Here are some records; copy every line that holds the word "manifold".
----------------
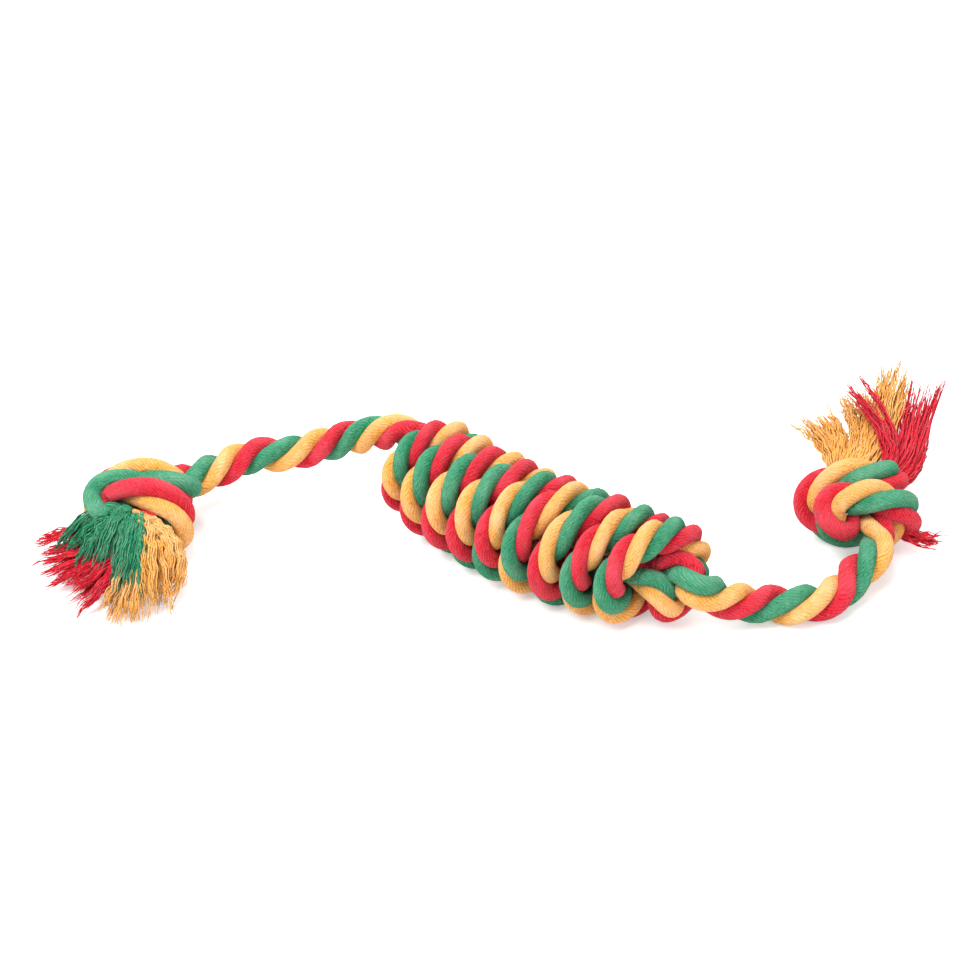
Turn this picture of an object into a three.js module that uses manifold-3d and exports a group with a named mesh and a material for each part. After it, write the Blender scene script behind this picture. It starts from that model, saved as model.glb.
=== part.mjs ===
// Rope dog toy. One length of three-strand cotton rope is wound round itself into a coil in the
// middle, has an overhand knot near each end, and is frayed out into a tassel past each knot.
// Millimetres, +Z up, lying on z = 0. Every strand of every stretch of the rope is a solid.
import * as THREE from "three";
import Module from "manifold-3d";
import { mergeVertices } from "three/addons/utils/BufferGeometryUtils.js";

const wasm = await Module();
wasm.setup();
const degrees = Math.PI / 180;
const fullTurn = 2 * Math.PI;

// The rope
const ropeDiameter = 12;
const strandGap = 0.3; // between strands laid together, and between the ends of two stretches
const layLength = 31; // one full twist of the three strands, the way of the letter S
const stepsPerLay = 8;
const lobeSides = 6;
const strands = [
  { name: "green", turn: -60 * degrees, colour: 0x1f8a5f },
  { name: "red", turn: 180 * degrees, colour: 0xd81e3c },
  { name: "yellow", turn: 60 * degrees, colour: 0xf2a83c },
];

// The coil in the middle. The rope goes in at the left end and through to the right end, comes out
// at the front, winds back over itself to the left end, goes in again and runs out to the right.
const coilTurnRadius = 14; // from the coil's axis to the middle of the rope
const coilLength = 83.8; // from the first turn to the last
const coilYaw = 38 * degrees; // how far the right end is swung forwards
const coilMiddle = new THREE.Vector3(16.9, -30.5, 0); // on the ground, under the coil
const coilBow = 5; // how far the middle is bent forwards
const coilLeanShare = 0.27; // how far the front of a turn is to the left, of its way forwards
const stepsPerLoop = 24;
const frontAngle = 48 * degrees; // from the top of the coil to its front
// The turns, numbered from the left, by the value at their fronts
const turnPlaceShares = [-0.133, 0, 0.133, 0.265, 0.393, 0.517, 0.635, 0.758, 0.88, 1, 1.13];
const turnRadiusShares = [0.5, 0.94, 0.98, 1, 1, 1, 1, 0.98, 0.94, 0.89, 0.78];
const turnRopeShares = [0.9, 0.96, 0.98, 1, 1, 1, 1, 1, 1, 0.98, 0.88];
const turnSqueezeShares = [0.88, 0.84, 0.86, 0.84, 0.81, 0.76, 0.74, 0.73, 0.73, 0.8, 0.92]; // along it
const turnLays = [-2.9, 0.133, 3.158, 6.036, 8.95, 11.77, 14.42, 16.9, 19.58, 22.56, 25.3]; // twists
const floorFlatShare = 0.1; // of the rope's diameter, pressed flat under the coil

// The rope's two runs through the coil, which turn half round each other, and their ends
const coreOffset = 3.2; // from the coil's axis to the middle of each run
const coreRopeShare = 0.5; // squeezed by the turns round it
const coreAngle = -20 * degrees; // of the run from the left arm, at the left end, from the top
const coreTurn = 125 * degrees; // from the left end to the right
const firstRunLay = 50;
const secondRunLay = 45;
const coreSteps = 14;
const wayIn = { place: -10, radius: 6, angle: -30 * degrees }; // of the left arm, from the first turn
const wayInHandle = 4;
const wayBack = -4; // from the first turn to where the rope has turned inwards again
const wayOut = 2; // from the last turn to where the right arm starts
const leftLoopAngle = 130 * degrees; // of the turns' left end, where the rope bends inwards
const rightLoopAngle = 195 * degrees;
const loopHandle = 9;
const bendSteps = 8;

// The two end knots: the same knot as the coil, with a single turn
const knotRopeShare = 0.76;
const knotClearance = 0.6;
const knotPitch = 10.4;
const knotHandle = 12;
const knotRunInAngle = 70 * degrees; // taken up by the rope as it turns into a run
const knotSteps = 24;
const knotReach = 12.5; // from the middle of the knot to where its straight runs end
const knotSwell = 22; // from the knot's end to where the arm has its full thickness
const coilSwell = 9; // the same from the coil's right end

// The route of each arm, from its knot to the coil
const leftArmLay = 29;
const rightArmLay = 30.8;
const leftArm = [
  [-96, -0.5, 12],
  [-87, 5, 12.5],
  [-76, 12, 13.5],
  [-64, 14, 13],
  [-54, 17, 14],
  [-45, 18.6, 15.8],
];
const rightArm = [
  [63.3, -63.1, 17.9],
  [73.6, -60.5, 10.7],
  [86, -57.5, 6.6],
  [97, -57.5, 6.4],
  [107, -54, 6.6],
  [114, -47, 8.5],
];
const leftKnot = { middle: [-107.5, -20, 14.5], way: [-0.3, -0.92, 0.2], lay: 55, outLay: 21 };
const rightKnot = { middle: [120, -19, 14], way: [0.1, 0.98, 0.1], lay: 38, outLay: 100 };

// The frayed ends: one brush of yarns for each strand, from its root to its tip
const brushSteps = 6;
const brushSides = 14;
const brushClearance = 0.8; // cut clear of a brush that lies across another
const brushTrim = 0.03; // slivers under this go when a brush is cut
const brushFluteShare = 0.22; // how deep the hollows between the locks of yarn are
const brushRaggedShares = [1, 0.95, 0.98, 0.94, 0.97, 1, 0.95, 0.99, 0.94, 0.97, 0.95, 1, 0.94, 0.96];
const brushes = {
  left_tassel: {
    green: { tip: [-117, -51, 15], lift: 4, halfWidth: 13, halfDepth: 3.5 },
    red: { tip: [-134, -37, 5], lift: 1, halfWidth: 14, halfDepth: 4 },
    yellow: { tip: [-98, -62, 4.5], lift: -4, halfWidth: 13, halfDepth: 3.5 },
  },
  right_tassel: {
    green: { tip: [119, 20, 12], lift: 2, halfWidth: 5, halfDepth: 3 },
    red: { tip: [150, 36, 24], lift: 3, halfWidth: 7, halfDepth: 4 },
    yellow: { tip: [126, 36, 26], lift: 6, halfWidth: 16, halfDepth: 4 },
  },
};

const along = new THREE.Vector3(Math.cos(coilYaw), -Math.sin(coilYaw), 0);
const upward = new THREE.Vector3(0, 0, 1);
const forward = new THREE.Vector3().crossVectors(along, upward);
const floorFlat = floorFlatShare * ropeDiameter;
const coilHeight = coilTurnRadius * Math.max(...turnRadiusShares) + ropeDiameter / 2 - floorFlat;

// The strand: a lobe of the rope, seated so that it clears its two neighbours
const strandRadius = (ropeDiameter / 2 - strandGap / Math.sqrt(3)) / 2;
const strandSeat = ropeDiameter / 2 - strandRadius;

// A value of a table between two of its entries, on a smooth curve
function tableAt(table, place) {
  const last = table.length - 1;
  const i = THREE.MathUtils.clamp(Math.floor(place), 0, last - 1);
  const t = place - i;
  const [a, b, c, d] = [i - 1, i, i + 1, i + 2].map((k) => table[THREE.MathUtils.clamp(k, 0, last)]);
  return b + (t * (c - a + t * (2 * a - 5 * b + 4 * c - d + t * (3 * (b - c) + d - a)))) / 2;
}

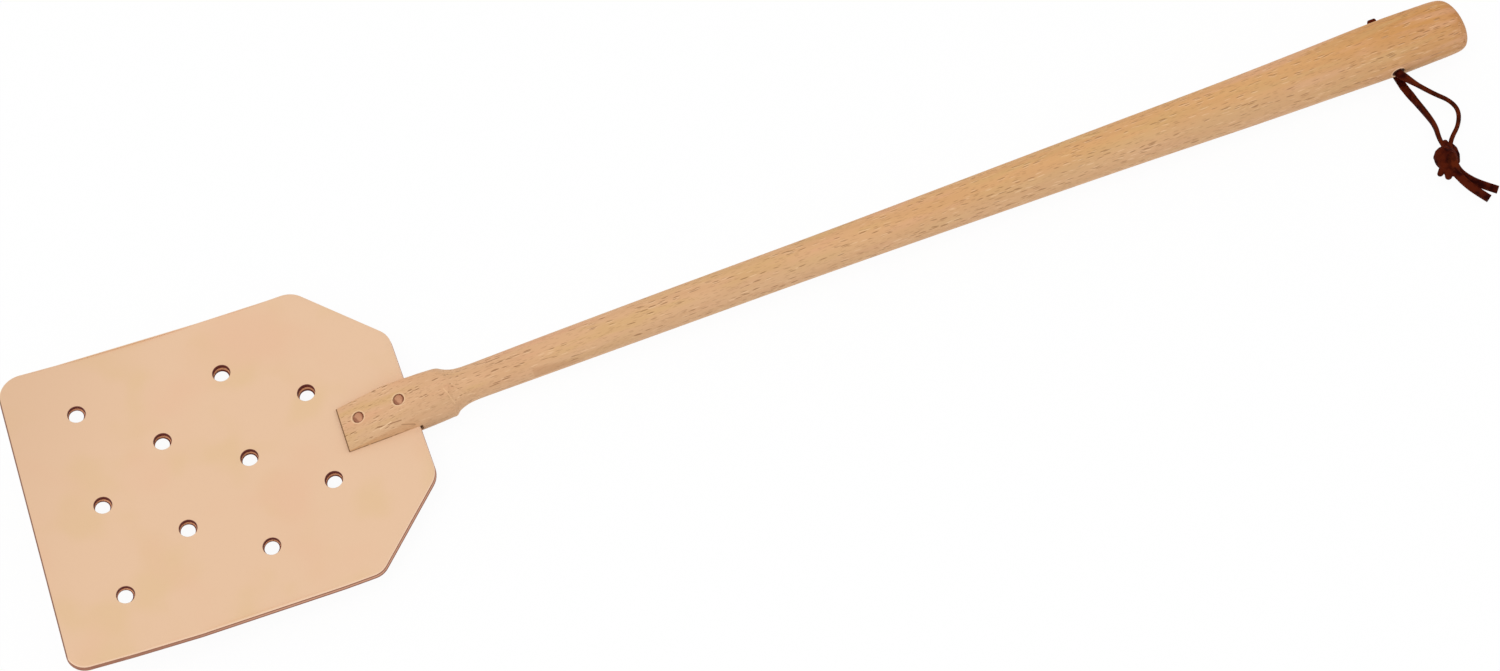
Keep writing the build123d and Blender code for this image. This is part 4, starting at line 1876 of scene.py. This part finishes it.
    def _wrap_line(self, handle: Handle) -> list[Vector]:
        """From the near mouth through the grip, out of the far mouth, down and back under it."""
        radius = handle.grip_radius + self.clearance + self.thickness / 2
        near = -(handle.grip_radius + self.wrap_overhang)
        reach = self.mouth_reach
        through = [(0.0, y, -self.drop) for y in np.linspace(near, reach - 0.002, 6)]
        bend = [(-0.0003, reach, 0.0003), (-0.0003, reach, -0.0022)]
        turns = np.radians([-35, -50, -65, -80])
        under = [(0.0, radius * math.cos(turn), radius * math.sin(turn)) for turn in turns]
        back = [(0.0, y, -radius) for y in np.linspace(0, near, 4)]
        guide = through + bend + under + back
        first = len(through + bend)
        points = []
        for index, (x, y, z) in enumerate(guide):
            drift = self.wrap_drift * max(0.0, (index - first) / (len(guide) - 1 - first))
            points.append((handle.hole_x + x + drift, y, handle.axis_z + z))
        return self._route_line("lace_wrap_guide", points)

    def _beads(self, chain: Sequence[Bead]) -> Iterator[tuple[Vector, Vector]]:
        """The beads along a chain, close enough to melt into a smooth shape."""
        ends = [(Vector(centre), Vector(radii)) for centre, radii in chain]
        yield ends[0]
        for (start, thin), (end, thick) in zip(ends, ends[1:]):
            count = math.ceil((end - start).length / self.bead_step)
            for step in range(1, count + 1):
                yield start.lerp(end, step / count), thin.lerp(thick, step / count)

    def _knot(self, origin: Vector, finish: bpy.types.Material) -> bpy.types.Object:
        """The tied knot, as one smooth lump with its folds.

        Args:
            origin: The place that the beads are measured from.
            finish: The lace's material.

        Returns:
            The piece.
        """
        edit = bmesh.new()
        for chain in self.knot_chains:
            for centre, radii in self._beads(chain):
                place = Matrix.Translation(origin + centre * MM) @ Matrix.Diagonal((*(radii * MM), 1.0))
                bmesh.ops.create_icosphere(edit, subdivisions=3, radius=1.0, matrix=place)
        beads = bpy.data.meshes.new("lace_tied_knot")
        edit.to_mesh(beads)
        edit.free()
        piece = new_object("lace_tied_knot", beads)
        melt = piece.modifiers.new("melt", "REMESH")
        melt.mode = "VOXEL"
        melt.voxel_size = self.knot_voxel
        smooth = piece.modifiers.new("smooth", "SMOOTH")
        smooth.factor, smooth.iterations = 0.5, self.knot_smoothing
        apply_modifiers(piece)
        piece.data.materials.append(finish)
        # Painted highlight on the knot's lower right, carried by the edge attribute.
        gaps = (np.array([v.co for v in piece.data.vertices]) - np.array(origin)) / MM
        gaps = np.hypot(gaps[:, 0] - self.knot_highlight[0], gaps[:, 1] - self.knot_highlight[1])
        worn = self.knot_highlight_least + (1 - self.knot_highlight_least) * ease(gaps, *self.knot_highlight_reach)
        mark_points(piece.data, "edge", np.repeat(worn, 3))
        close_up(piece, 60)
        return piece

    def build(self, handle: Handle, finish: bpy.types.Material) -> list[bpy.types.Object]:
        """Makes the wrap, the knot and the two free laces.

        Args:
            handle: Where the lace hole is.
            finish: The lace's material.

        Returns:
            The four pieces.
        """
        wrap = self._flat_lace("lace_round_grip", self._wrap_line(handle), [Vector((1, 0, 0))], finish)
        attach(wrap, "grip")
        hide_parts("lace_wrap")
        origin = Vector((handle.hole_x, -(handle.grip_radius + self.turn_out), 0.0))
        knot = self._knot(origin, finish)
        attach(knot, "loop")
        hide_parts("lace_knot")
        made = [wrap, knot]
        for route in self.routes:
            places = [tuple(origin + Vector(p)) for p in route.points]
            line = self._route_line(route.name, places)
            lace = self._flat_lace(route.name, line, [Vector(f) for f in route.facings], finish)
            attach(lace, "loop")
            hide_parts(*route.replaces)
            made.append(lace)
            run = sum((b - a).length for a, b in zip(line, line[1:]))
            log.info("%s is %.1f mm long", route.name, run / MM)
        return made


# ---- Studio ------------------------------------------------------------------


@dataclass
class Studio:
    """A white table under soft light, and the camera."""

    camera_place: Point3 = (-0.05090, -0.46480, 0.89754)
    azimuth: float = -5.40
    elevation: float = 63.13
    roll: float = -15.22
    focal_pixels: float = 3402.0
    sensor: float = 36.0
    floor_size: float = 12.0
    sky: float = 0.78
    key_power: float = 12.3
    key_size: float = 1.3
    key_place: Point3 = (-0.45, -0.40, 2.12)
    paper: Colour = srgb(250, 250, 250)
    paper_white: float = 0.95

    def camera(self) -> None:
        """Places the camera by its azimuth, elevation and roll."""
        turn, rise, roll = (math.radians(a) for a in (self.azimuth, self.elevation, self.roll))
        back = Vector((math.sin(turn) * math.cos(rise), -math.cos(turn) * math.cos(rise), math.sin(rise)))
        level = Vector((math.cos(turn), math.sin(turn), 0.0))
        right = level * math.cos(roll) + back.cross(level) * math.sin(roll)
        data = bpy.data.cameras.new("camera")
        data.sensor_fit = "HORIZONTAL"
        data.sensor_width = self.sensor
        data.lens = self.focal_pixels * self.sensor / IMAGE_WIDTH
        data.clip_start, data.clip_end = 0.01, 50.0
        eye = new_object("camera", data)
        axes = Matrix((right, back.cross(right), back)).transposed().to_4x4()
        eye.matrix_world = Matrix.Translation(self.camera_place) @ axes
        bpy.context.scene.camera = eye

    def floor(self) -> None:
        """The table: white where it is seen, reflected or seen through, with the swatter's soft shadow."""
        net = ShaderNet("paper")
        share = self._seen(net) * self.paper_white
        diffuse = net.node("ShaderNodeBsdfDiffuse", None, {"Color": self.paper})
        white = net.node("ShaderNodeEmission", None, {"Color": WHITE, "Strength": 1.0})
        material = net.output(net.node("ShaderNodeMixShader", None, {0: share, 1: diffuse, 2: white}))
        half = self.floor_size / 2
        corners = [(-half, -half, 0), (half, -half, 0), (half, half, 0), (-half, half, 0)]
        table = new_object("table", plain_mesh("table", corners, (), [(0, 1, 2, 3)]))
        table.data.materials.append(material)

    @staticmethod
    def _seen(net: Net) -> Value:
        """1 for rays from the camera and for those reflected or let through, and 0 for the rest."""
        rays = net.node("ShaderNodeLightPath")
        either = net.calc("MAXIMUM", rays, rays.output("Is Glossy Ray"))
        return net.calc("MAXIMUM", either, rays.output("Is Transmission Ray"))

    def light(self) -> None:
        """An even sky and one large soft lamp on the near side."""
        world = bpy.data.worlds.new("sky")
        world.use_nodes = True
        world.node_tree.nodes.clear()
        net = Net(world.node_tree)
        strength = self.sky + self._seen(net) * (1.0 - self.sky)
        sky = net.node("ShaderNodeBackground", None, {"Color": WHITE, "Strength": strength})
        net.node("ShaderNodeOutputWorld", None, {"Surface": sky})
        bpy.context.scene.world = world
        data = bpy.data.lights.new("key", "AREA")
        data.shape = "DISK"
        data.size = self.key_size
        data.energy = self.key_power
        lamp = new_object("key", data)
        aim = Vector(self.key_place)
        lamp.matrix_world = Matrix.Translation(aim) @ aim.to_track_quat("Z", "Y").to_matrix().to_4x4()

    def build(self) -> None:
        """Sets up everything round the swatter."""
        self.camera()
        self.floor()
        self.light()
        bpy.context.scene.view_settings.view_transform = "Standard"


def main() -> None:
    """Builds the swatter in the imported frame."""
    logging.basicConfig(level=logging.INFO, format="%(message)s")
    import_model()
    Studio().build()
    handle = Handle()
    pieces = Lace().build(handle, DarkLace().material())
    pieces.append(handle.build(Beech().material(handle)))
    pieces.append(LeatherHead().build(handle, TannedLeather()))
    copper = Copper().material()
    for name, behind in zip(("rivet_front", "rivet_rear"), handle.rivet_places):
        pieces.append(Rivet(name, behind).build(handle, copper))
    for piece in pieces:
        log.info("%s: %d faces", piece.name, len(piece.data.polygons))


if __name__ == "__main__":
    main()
----------------
Written response:
Turn this picture of an object into a three.js module that uses manifold-3d and exports a group with a named mesh and a material for each part. After it, write the Blender scene script behind this picture. It starts from that model, saved as model.glb.
import Module from "manifold-3d";